Qual seria o impacto do fim das assessorias técnicas independentes na bacia do Paraopeba?Projeto Manuelzão

Qual seria o impacto do fim das assessorias técnicas independentes na bacia do Paraopeba?

02/10/2025

Seis anos após o rompimento da barragem da Vale, reparação dos danos anda lenta e bem distante das pessoas atingidas

[Artigo de Mathias Botelho, integrante da equipe de Comunicação da ATI Paraopeba do Instituto Guaicuy,  publicada na página 31 da Revista Manuelzão 95, na editoria Enfrentamentos; republicamos aqui com algumas edições para adaptar o texto ao formato do site. Acesse a edição 95 e as edições anteriores da Revista Manuelzão através deste link.]

As pessoas atingidas pelo rompimento da barragem da Vale em Brumadinho, em 2019, nunca tiveram plenamente garantido seu direito de contar com assessorias técnicas independentes (ATIs). Apesar da eleição de Aedas, Nacab e Instituto Guaicuy e o posterior trabalho nos territórios, a continuidade das ações sempre esteve em risco, e a incerteza que permeia os anos de atuação das ATIs tem se intensificado nos últimos meses. 

Com o prazo dos planos de trabalho do Acordo Judicial de Reparação e do termo de compromisso firmado pela Vale com o poder público chegando ao fim, é bastante provável que, no segundo semestre de 2025, haja pouquíssimos profissionais trabalhando cotidianamente junto às pessoas atingidas. 

O cenário se mostra ainda mais tempestuoso porque, ironicamente, quase nada de reparação chegou às localidades atingidas, apesar de o direito à ATI enquanto durarem as ações de reparação estar previsto nas políticas estadual e federal de atingidos por barragem.

Em termos gerais, a reparação andou lenta e bem distante das pessoas atingidas. O acordo judicial assinado em fevereiro de 2021 tem como objetivo reparar os danos coletivos e difusos causados pelo rompimento da barragem. Trata-se dos impactos em que não é possível identificar quem sofreu o dano — como a contaminação do Rio Paraopeba — e dos que acometeram determinadas categorias ou classes, como pescadores. Danos individuais, como desvalorização de imóveis e perda de animais, não foram contemplados.

Dos R$37,69 bilhões do valor do acordo, pouco é destinado às pessoas que mais sofrem. O Anexo 1.1 do acordo prevê R$ 3 bilhões para projetos sugeridos pelas próprias comunidades atingidas e para linhas de crédito. Seis anos depois do rompimento, uma entidade foi contratada para a execução de projetos com 10% desse valor (R$ 300 milhões), mas, até hoje, nenhuma medida concreta chegou às comunidades. Ainda não há previsão de utilização dos outros 90%.

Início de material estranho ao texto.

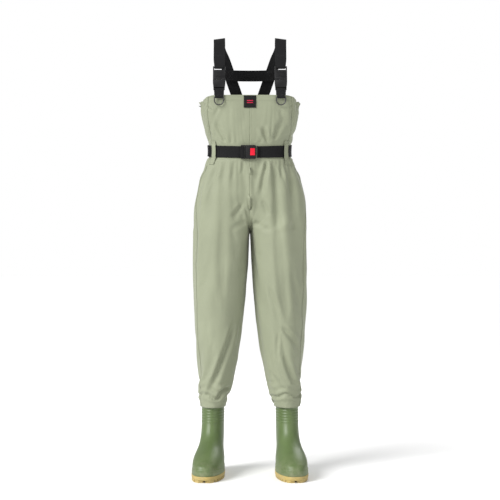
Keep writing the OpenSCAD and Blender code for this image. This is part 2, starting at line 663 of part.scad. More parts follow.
// Columns: height, share of the way from shaft to toe, share of the way from shaft to heel, half width.
foot_rows = [[0, 0.99, 0.7, 0.96], [0.06, 1, 1, 1], [0.13, 0.98, 1, 1], [0.18, 0.9, 0.95, 0.95],
    [0.235, 0.77, 0.7, 0.74], [0.29, 0.6, 0.35, 0.44], [0.345, 0.42, 0.2, 0.22], [0.41, 0.27, 0.15, 0.1],
    [0.49, 0.15, 0.1, 0.03], [0.58, 0.08, 0, 0], [0.7, 0.03, 0, -0.03], [0.85, 0, 0, 0], [1, 0, 0, 0]];
shaft_r = shaft_w / 2;
boot_points = 28;

// Outline of the boot at one row, drawn in by inset; the heel is narrower than the ball near the ground.
function boot_ring(row, z, inset) =
    let (toe = mix(shaft_d / 2, toe_reach, row[1]) - inset, heel = mix(shaft_d / 2, heel_reach, row[2]) - inset,
        half = mix(shaft_r, foot_w / 2, row[3]) - inset, mid = (heel - toe) / 2, long = (heel + toe) / 2,
        n = mix(2, 2.5, clamp(row[1], 0, 1)), narrow = 0.26 * ease(row[1]))
    [for (k = [0 : boot_points - 1]) let (a = 360 * (k + 0.5) / boot_points, r = rounded(a, n), c = cos(a) * r)
        [half * sin(a) * r * (1 - narrow * ease((0.35 - c) / 1.1)), mid - long * c, z]];
function boot_z(row) = mix(sole_top, boot_top, row[0]);

module at_boot() { translate([boot_x, axis_y, 0]) rotate([0, 0, toe_out]) children(); }

module boot_upper() {
    outer = [for (r = foot_rows) boot_ring(r, boot_z(r), 0)];
    inner = [for (i = [len(foot_rows) - 1 : -1 : 0]) let (r = foot_rows[i], sloping = r[0] > 0.1 && r[0] < 0.6)
        boot_ring(r, max(boot_z(r) - (sloping ? 2 : 0), sole_top + boot_wall), boot_wall)];
    color(boot_green) stack(concat(outer, inner));
}

module boot_outline(grow) {
    polygon([for (p = boot_ring(foot_rows[1], 0, -grow)) [p[0], p[1]]]);
}

module boot_outsole() {
    welt = 2.5;
    pitch = 22;
    bar = 14;
    groove = 7;
    shank = [-58, 4];
    color(gum) {
        translate([0, 0, tread]) linear_extrude(sole_top - 0.1 - tread) boot_outline(welt);
        for (side = [-1, 1], y = [-toe_reach + 4 : pitch : heel_reach])
            if (y + bar < shank[0] || y > shank[1]) intersection() {
                translate([side > 0 ? groove / 2 : -foot_w, y, 0]) cube([foot_w - groove / 2, bar, tread]);
                linear_extrude(tread) boot_outline(welt - 1);
            }
    }
}

module boot_insole() {
    color(insole_grey) translate([0, 0, sole_top + boot_wall + 0.3]) linear_extrude(insole_t)
        boot_outline(-boot_wall - 2.5);
}

// Weld between the leg's end and the boot's shaft.
module weld_band() {
    low = leg_end + 3;
    high = boot_top - 4;
    color(tape_grey) at_boot() hoop([for (r = [[low, 1.1], [high, 1.1], [high, 0.3], [low, 0.3]])
        boot_ring(foot_rows[len(foot_rows) - 1], r[0], -r[1])]);
}

front_panel();  // front_panel_left
right() front_panel();  // front_panel_right
back_panel();  // back_panel_left
right() back_panel();  // back_panel_right
centre_seam_tape();
side_seam_tape();  // side_seam_tape_left
right() side_seam_tape();  // side_seam_tape_right
inseam_tape();  // inseam_tape_left
right() inseam_tape();  // inseam_tape_right
side_elastic();  // side_elastic_left
right() side_elastic();  // side_elastic_right
front_hem_facing();
label_patch();
label_mark();
back_anchor_patch();
cross_strap();
strap_back();  // strap_back_left
right() strap_back();  // strap_back_right
strap_front();  // strap_front_left
right() strap_front();  // strap_front_right
at_shoulder() male();  // buckle_male_left
right() at_shoulder() male();  // buckle_male_right
at_shoulder() latch(1);  // latch_outer_left
at_shoulder() latch(-1);  // latch_inner_left
right() at_shoulder() latch(1);  // latch_outer_right
right() at_shoulder() latch(-1);  // latch_inner_right
at_shoulder() female();  // buckle_female_left
right() at_shoulder() female();  // buckle_female_right
anchor_webbing();  // anchor_webbing_left
right() anchor_webbing();  // anchor_webbing_right
ring_keeper();  // ring_keeper_left
right() ring_keeper();  // ring_keeper_right
d_ring();  // d_ring_left
right() d_ring();  // d_ring_right
belt_webbing();
belt_left_run();
belt_socket_front();
belt_socket_back();
belt_tongue();
belt_tongue_webbing();
belt_button();
belt_button_spring();
belt_tail();
belt_loop(front_loop_angle, loop_stand_off);  // belt_loop_front_left
right() belt_loop(front_loop_angle, loop_stand_off);  // belt_loop_front_right
belt_loop(back_loop_angle, loop_stand_off);  // belt_loop_back_left
right() belt_loop(back_loop_angle, loop_stand_off);  // belt_loop_back_right
weld_band();  // weld_band_left
right() weld_band();  // weld_band_right
at_boot() boot_upper();  // boot_upper_left
right() at_boot() boot_upper();  // boot_upper_right
at_boot() boot_outsole();  // boot_outsole_left
right() at_boot() boot_outsole();  // boot_outsole_right
at_boot() boot_insole();  // boot_insole_left
right() at_boot() boot_insole();  // boot_insole_right
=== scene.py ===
"""Chest waders: fabric bib and legs with creases, webbing straps, moulded buckles, a waist belt and boots.

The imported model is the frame. Each operator below makes one piece or one group of like pieces in place.
"""

import math

import bmesh
import bpy
import numpy as np
from mathutils import Matrix, Vector


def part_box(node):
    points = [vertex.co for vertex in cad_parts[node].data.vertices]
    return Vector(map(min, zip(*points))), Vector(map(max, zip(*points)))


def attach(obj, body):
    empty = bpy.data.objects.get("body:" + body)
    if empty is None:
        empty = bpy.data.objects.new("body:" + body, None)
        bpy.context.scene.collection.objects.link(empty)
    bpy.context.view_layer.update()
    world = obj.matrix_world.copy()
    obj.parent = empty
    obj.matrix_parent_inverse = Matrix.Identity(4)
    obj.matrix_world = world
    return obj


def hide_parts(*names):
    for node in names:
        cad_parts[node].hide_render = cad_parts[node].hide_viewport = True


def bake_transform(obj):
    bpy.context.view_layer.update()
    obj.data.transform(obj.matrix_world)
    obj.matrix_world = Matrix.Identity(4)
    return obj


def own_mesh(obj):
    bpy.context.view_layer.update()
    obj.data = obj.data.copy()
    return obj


bl_info = {
    "name": "Chest Waders",
    "version": (1, 0, 0),
    "blender": (4, 5, 0),
    "location": "3D Viewport > Sidebar > Waders",
    "description": "Builds the looks of a pair of chest waders around their packed CAD model",
    "category": "Object",
}

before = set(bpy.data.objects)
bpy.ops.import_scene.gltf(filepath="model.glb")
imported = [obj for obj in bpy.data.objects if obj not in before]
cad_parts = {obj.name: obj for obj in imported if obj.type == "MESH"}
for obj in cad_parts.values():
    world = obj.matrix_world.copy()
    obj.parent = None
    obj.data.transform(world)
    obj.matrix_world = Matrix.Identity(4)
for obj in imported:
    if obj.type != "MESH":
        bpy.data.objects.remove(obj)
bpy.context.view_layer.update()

# ---- Sizes of the part, in millimetres ----

MM = 0.001
weld_low, weld_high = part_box("weld_band_left")
_, label_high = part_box("label_patch")
BOOT_X = (weld_low.x + weld_high.x) / 2 / MM
AXIS_Y = (weld_low.y + weld_high.y) / 2 / MM
BIB_TOP = label_high.z / MM + 2
SIDE_TOP = BIB_TOP - 17
BACK_TOP = BIB_TOP - 27
BELT_Z = 1069.0
CROTCH = 797.0
LEG_END = 220.0
BELT_W, BELT_T, BELT_DIP, BELT_GAP = 38.0, 2.2, 12.0, 1.1
BELT_LOW, BELT_HIGH = BELT_Z - BELT_W / 2 - 4, BELT_Z + BELT_W / 2 + 4
RISE_TOP = (CROTCH + BELT_Z) / 2
CHEST = (318.0, 105.0, 105.0, 4.0)
WAIST = (274.0, 100.0, 98.0, 2.4)
HIP = (380.0, 119.0, 131.0, 3.0)
SHAFT = (74.0, 110.0)
ANKLE = (SHAFT[0] + 10, SHAFT[1] + 11)
LOOP_W, LOOP_OVER, LOOP_FRONT_X, LOOP_BACK_X = 22.0, 16.0, 112.0, 70.0
STRAP_W, STRAP_T, STRAP_X, LEAN, SHOULDER_R, STRAP_RISE = 38.0, 2.2, 101.0, 20.0, 30.0, 198.0
FEMALE_L, MALE_L, BAR_R = 33.0, 51.0, 2.4
TAPE_T, TAPE_IN = 0.3, -1.45
MIDDLE_LAP, SIDE_LAP = 0.6, 1.0
TAIL_X = 27.5
ANCHOR_W, ANCHOR_T, RING_LOOP_T = 32.0, 1.6, 1.5
CLEAT, CLEAT_PITCH, ARCH = 12.0, 17.5, (-62, 2)
FIRST_RIB, RIB_PITCH = 171, 9
SIDES = ((1, "left"), (-1, "right"))
BOOT_TOP, SOLE_TOP, TREAD = 245.0, 20.0, 8.0
TOE_REACH, HEEL_REACH, FOOT_W, TOE_OUT = 223.0, 61.0, 102.0, 6.0


def mix(a, b, t):
    return a + (b - a) * t


def ease(t):
    t = np.clip(t, 0.0, 1.0)
    return t * t * (3 - 2 * t)


def read_table(table, z, k):
    """Column k of a table of rising rows, read smoothly at the heights z."""
    rows, col = table[:, 0], table[:, k]
    z = np.asarray(z, float)
    last = len(rows) - 1
    j = np.clip(np.searchsorted(rows, z, side="right") - 1, 0, last - 1)
    low, high = np.maximum(np.arange(last + 1) - 1, 0), np.minimum(np.arange(last + 1) + 1, last)
    slope = (col[high] - col[low]) / (rows[high] - rows[low])
    h = rows[j + 1] - rows[j]
    t = np.clip((z - rows[j]) / h, 0, 1)
    return ((2 * t**3 - 3 * t**2 + 1) * col[j] + (t**3 - 2 * t**2 + t) * h * slope[j]
            + (3 * t**2 - 2 * t**3) * col[j + 1] + (t**3 - t**2) * h * slope[j + 1])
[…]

O Anexo 1.3 também poderia servir às pessoas que foram prejudicadas ao destinar R$2,5 bilhões para fortalecimento de políticas públicas nos municípios atingidos (à exceção de Brumadinho, que recebeu um valor à parte pelo Anexo 1.4). Mas as pessoas atingidas denunciam que grande parte dos investimentos destina-se às sedes dos municípios, em geral bem distantes das comunidades ribeirinhas e rurais onde vivem. 

A medida que mais chegou às pessoas foi de mitigação, e não de reparação. O Programa de Transferência de Renda (PTR), o Anexo 1.2, com valor de R$4,4 bilhões, é um pagamento mensal que auxilia as pessoas a se manterem financeiramente enquanto a reparação coletiva e a individual não chegam. Só que o PTR está perto de acabar, sem que tenha havido a reparação dos danos. A Vale reduziu o valor das parcelas pela metade em março, mas uma decisão judicial desautorizou a mudança. Outras pessoas atingidas reclamam dos critérios excludentes do PTR, que deixaram muita gente sem receber os pagamentos.

Fora do acordo, os dados sobre as indenizações individuais são alarmantes. A própria Vale afirmou em manifestações à Justiça que pagou cerca de 9.000 indenizações e que considera que esse número representa quase a totalidade das pessoas prejudicadas.

Em comparação, segundo a Fundação Getulio Vargas (FGV) 154 mil pessoas de toda a bacia do Paraopeba e Represa de Três Marias recebem o PTR. Ou seja, mesmo com dificuldades de acesso, o PTR chega a quase 20 vezes mais pessoas que as indenizações negociadas individualmente com a Vale.

O direito à assessoria, além de estar previsto em lei, é fundamental para a garantia dos direitos de populações extremamente vulneráveis, que seguem sofrendo as consequências de um crime cometido por uma das maiores empresas do mundo. As ATIs auxiliam na participação informada das pessoas mas, também, fundamentalmente, servem como um peso a mais nessa desigual balança de direitos, que sempre pende para o lado mais forte.